Equity Trustees National Manager, Teghan Rawson, says that Charles was acutely aware of what could happento his financial legacy if he didn’t seek expert estate assistance from an established company like Equity Trustees before he died.

“Initially, during his later years, we provided Charles with a ‘total care’ service, assisting him with paying bills, collecting rent and managing relationships with property managers,” Teghan says. “Later, on his death, we acted as executor of his estate. He left specific wishes relating to his funeral, which we carefully carried out on his behalf.”

Charles also left behind 13 investment properties and a large share portfolio. There were over 50 beneficiaries listed in Charles’ will, including a mixture of charities and individuals.

“The way in which an executor manages estate assets can impact the amount of tax payable. One wrong move in terms of an early distribution or not correctly isolating particular assets can result in taxation consequences that either the beneficiaries or the estate could be liable for.
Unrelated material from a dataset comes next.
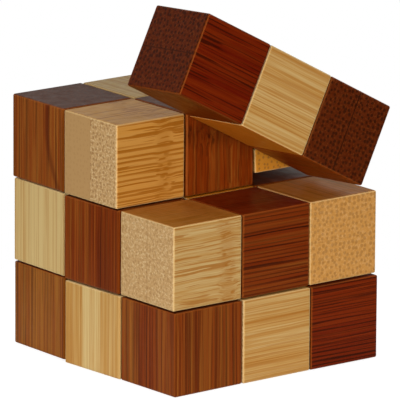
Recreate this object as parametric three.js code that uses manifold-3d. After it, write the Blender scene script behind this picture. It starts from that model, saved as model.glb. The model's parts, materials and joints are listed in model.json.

“Given that there were multiple categories of beneficiaries for taxation purposes and a high level of income being received by the estate, careful planning was required by our specialist in-house tax team to maximise the benefit for each beneficiary.”

When a person dies and leaves assets such as shares or managed funds to a foreign resident (or beneficiary that is an exempt entity (non DGR-charity) it triggers a CGT event K3.

This regulation is aimed at preventing assets with embedded capital gains escaping the taxation system. A professional firm such as Equity Trustees can help implement strategies designed to manage potential tax liability such as carrying forward any unused capital losses at the date of death.

There’s a real benefit of appointing an executor that is going to be around in perpetuity to make sure your funeral, financial needs and other matters are conducted in the way you intend them to be conducted.

With no immediate family around to ensure his wishes were carried out, if Charles’ didn’t have a company like Equity Trustees acting on his behalf, his funeral may not have been everything he had wanted; his large estate may not have been carefully managed; and the beneficiaries of his will may have needlessly lost thousands of dollars in the form of a large tax bill.

Equity Trustees are also independent and not a beneficiary of the estate. “Our priority is the client. We have no other interests. We simply act to make sure that a person’s wishes are carried out in the way they intended.

“In life, Charles had peace of mind knowing that he had an experienced, independent trustee company working for him, with the in-house expertise in tax to ensure that his final wishes were carried out after he died.”